O deputado Zé Guilherme (PP), integrante da base do governo Zema, considerou que o depoimento da segunda-feira (8) demonstrou que não houve interferência política para favorecer a empresa.
“Aqui se fala muito de que houve uma proteção, uma forma, de escolher a AeC no processo da Cemig porque o sócio Cássio era secretário do governo Zema. Só que em 2008 não existia nem partido Novo e a empresa estava lá na Cemig. A AeC passou pelo governo do PSDB, pelo do PT, e entrou no governo do Novo. Vamos respeitar a memória do sr. Cássio”, disse o deputado.
O ex-diretor de Suprimentos da Cemig, João Polati Filho, disse em depoimento à CPI em setembro que o atual presidente da estatal, Reynaldo Passanezi Filho, o pressionou para mudar o resultado da licitação e declarar a AeC vencedora. "O presidente me chamou na sala dele e disse: ‘Polati, encontre uma forma de tornar a empresa AeC ganhadora. São apenas 500 reais’”, relatou o ex-diretor, que acrescentou não ter cedido à pressão.

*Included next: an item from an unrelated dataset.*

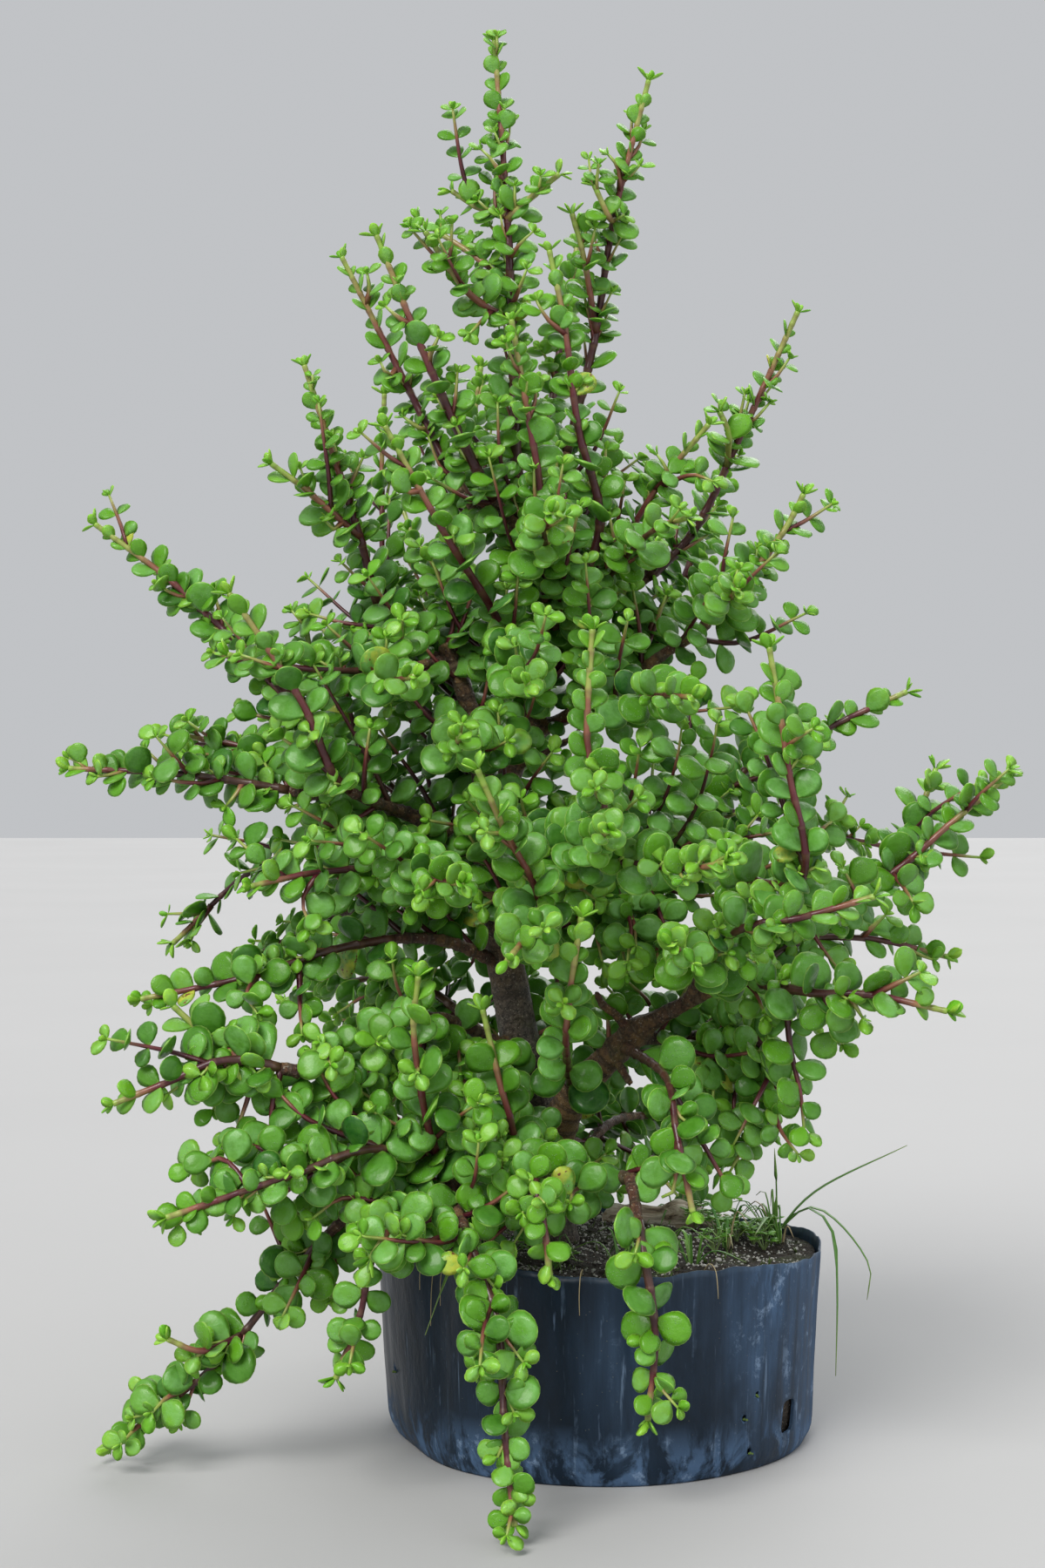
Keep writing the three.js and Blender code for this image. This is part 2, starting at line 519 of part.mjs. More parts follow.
// A leaf is a flattened ball, drawn in towards its root. extra swells it on every side.
function leaf({ root, along, face, long, wide }, extra = 0) {
  const ball = weld(new THREE.SphereGeometry(1, LEAF_SIDES, 2));
  const across = along.clone().cross(face);
  const thick = 0.15 * long;
  return solid(reshape(ball, (corner) => {
    const share = (0.5 + 0.5 * corner.x) ** 0.8;
    const width = corner.z * (wide / 2) * (0.54 + 0.72 * share);
    const spot = root.clone().addScaledVector(along, share * long + corner.x * extra);
    spot.addScaledVector(across, width + corner.z * extra);
    return spot.addScaledVector(face, corner.y * (thick / 2 + extra));
  }));
}

function boxesMeet(one, other) {
  const a = one.boundingBox();
  const b = other.boundingBox();
  return [0, 1, 2].every((axis) => a.min[axis] < b.max[axis] && b.min[axis] < a.max[axis]);
}

function touches(one, other) {
  return boxesMeet(one, other) && !one.intersect(other).isEmpty();
}

// How far from the bush's middle a leaf reaches.
function reachOut({ root, along, long }) {
  return root.clone().addScaledVector(along, long).distanceTo(new THREE.Vector3(...HEART));
}

// A pair every KEPT_GAP carries its outer leaf, and so does the pair at the tip.
function keptLeaves(name) {
  const places = leafPlaces(name);
  const kept = [];
  for (let k = 0; k < places.length; k += 2) {
    const [one, other] = [places[k], places[k + 1]];
    const isLast = k + 2 === places.length;
    if (isLast || kept.length === 0 || one.distance - kept.at(-1).distance >= KEPT_GAP) {
      kept.push(reachOut(one) > reachOut(other) ? one : other);
    }
  }
  return kept;
}

function addLeaves(pieces, group, members) {
  for (const member of members) {
    for (const place of keptLeaves(member)) {
      const swollen = leaf(place, 2 * GAP);
      const others = Object.keys(pieces).filter((name) => name !== group);
      const isLow = swollen.boundingBox().min[2] < 1;
      if (!isLow && !others.some((name) => touches(swollen, pieces[name]))) {
        pieces[group] = pieces[group].add(leaf(place));
      }
    }
  }
}

// ---------------------------------------------------------------- grass and dead wood

function tuft(foot, extra = 0) {
  const height = SOIL_HEIGHT + SOIL_CROWN + 6 - TUFT_FOOT + 2 * extra;
  const root = new THREE.CylinderGeometry(TUFT_RADIUS + extra, TUFT_RADIUS + extra, height, 7);
  root.rotateX(Math.PI / 2);
  root.translate(foot[0], foot[1], TUFT_FOOT - extra + height / 2);
  return solid(weld(root));
}

function grass({ foot, blades }) {
  let body = tuft(foot);
  for (const [points, width] of blades) {
    const start = new THREE.Vector3(foot[0], foot[1], SOIL_HEIGHT + SOIL_CROWN + 3);
    const route = new Route([start, ...vectors(points)]);
    const radiusAt = (distance) => (width / 2) * (1 - 0.7 * (distance / route.length) ** 2);
    const flat = GRASS_THICK / width;
    body = body.add(tube(route, 0, route.length, radiusAt, 4, 2 * points.length, flat));
  }
  return body;
}

function deadWood(extra = 0) {
  const route = new Route(vectors(DEAD_WOOD.points));
  const uneven = (distance) => DEAD_WOOD.radius * (1 + 0.25 * Math.sin(distance / 5)) + extra;
  return tube(route, -extra, route.length + extra, uneven, 8, 6);
}

// ---------------------------------------------------------------- the plant and its bag

const MATERIALS = {
  bag: { color: 0x23262c, roughness: 0.5, metalness: 0 },
  soil: { color: 0x3a2f26, roughness: 0.95, metalness: 0 },
  deadWood: { color: 0x9a8468, roughness: 0.85, metalness: 0 },
  wood: { color: 0x6b4a3c, roughness: 0.7, metalness: 0 },
  grass: { color: 0x9aa84a, roughness: 0.6, metalness: 0 },
  leaf: { color: 0x6c9a3c, roughness: 0.4, metalness: 0 },
};

// A mesh whose origin is a point of its own, such as where the stem leaves the wood.
function piece(name, body, origin, material) {
  const { vertProperties, triVerts } = body.getMesh();
  const geometry = new THREE.BufferGeometry();
  geometry.setAttribute("position", new THREE.BufferAttribute(vertProperties, 3));
  geometry.setIndex(new THREE.BufferAttribute(triVerts, 1));
  geometry.translate(-origin.x, -origin.y, -origin.z);
  const flat = geometry.toNonIndexed();
  flat.computeVertexNormals();
  const mesh = new THREE.Mesh(flat, new THREE.MeshStandardMaterial(material));
  mesh.name = name;
  mesh.position.copy(origin);
  return mesh;
}

const CENTRE = new THREE.Vector3(0, 0, 0);
const tufts = Object.values(GRASS).map(({ foot }) => tuft(foot, GAP));
const trunkHole = stemPiece("trunk", 0, routes.trunk.length / 3, TRUNK_SIDES, 2 * GAP);

const pieces = { bag: bag(), dead_wood: deadWood(), wood: wood() };
pieces.soil = soil([deadWood(GAP), trunkHole, ...tufts]);
for (const [name, plan] of Object.entries(GRASS)) {
  pieces[name] = grass(plan);
}

const groups = leafyStems();
for (const [group, members] of Object.entries(groups)) {
  const stems = members.map((name) => stemPiece(name, leafyStart(name), routes[name].length, STEM_SIDES));
  pieces[group] = stems.reduce((body, stem) => body.add(stem));
}
for (const [group, members] of Object.entries(groups)) {
  addLeaves(pieces, group, members);
}

const container = new THREE.Group();
container.add(piece("bag", pieces.bag, CENTRE, MATERIALS.bag));
container.add(piece("soil", pieces.soil, CENTRE, MATERIALS.soil));
container.add(piece("dead_wood", pieces.dead_wood, vectors(DEAD_WOOD.points)[0], MATERIALS.deadWood));
for (const [name, { foot }] of Object.entries(GRASS)) {
  container.add(piece(name, pieces[name], new THREE.Vector3(...foot, SOIL_HEIGHT), MATERIALS.grass));
}

const bush = new THREE.Group();
bush.add(piece("wood", pieces.wood, routes.trunk.spots[0], MATERIALS.wood));
for (const group of Object.keys(groups)) {
  const start = routes[group].frame(bareLength(group)).at;
  bush.add(piece(group, pieces[group], start, MATERIALS.leaf));
}

const plant = new THREE.Group();
plant.add(container, bush);

export default plant;
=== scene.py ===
"""Looks of the potted elephant bush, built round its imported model.

Lengths are millimetres, as in the part's source, and turn into metres when a mesh is made.
"""

import math
from dataclasses import dataclass

import bmesh
import bpy
import numpy as np
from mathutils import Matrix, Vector, noise


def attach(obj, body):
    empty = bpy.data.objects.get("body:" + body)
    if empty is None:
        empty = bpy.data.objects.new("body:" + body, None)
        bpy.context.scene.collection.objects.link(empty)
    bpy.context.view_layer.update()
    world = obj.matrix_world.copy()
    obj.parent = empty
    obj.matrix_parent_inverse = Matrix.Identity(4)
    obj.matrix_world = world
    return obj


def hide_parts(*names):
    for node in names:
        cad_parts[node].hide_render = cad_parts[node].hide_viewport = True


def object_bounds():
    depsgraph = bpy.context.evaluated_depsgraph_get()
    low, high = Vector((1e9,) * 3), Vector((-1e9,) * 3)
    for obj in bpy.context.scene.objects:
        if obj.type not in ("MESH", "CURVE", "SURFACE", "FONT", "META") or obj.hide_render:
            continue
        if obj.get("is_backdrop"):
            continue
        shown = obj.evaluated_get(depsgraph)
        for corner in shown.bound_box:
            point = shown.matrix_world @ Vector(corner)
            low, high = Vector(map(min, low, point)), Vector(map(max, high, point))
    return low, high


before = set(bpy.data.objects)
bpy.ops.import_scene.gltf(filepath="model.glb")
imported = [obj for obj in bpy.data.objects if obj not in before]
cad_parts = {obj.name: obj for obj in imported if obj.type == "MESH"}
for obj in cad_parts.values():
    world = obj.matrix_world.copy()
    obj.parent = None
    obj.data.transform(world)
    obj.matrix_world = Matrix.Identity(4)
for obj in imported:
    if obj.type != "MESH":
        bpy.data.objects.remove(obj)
CAD_LOW, CAD_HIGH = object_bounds()

# ---------------------------------------------------------------- camera


def placed(name, data):
    """A new object in the scene."""
    thing = bpy.data.objects.new(name, data)
    bpy.context.scene.collection.objects.link(thing)
    return thing


EYE = (-0.035, -1.1, 0.296)
lens = bpy.data.cameras.new("camera")
lens.sensor_fit = "VERTICAL"
lens.sensor_height = 36
lens.lens = 54.76
camera = placed("camera", lens)
camera.location = EYE
camera.rotation_euler.x = math.radians(90)
bpy.context.scene.camera = camera

# ---------------------------------------------------------------- dimensions shared with the solids

BAG_BASE = 95
BAG_HEEL = 97.5
BAG_RIM = 102
BAG_HEIGHT = 87
BAG_WALL = 1.4
BAG_FLOOR = 2
HEEL_HEIGHT = BAG_FLOOR + 4
RIM_TILT = 0.045
RIM_HIGH = math.radians(-120)
RIM_WAVE = 0.012
FOLD_DEPTH = 3.5
FOLD_ANGLE = math.radians(-135)
FOLD_WIDTH = 0.13
TUCK_DEPTH = 5
TUCK_ANGLE = math.radians(-160)
TUCK_WIDTH = 0.3
TUCK_HEIGHT = 14
SLOT_ANGLE = math.radians(-35)
SLOT_HEIGHT = 19
SLOT_WIDE = 5
SLOT_TALL = 15

SOIL_HEIGHT = 80
SOIL_INSET = 1
SOIL_CROWN = 3

STEPS = 12
FIRST_SEED = 1000
TIP_RADIUS = 0.9
WOOD_TAPER = 0.28
LEAF_LENGTH = 15
LEAF_ROOT = 0.42
LEAF_FIRST = 5
KEPT_GAP = 24.6
PAIR_GAP = 12.5
LAST_GAP = 4
TIP_INSET = 1.2
HEART = np.array([-30.0, 0.0, 290.0])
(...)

Mesmo assim, a Audac não assumiu o serviço de call center. Segundo o presidente da empresa, estava tudo preparado para que isso ocorresse em outubro de 2020, mas a estatal nunca deu a ordem para o início do serviço.
A Cemig acabou cancelado o contrato com a Audac no início de 2021 e contratou a IBM, sem licitação, por R$ 1,1 bilhão, para implantar um serviço de atendimento integrado ao cliente — com call center, atendimento online e presencial.
A IBM então subcontratou a AeC para prestar o serviço de call center, com anuência da Cemig. Assim, mesmo tendo perdido a licitação inicial, a empresa continua prestando o serviço mediante um contrato temporário de três meses, que já foi renovado duas vezes. Apesar disso, Antônio Luz disse que o contrato não é vantajoso.
“O contrato da IBM mata o meu trabalho. O contrato da IBM é o atendimento humano, que sou especializado, indo para a robotização”, afirmou o sócio-fundador da AeC, sem conseguir convencer os deputados.
Em nota, a IBM disse que "opera em aderência às leis brasileiras e está cooperando com as autoridades locais em sua investigação".
Cemig diz que não tem mais contrato com a AeC
A Cemig disse, em nota, que atualmente não possui contrato com a AeC. "Isso ocorreu até fevereiro deste ano, quando 14 fornecedores distintos ainda prestavam serviços de atendimento ao cliente à Cemig e cuidavam de diferentes canais (call center, Whatsapp, site, agências físicas, totens e etc.). A AeC era responsável apenas pelo call center", disse a estatal.
"Atualmente, o atendimento na Cemig é feito por meio do Projeto Cliente +, que tem como escopo a integração de todos os canais de atendimento em uma única plataforma (omnichannel), com o uso de inteligência artificial para um atendimento rápido e fácil. A IBM é a parceira estratégica da Cemig nesse projeto', afirmou a Cemig.
Segundo a empresa, o projeto Cliente + remunera por resolução e não por tempo do atendimento, o que a Cemig afirma que beneficia os clientes e reduz custos. "Na parceria com a IBM, é prevista uma economia de cerca de R$ 500 milhões em 10 anos. O programa estará completamente implantado em breve", conclui a nota.
Sócios da AeC doaram R$ 110 mil à campanha de Zema e ao Novo
Os sócios fundadores da AeC, Antônio Luz e o ex-secretário Cássio Azevedo, doaram R$ 50 mil cada para o diretório do Novo em Minas Gerais nas eleições de 2018 e R$ 5 mil cada para a campanha do governador Romeu Zema (Novo). As informações estão disponíveis no site do Tribunal Superior Eleitoral (TSE).
"Já fizemos doações em outras eleições para o Aécio e para o Pimentel”, respondeu Antônio Luz ao ser questionado sobre o tema durante o depoimento desta segunda (18). Ele disse que não é filiado ao Novo.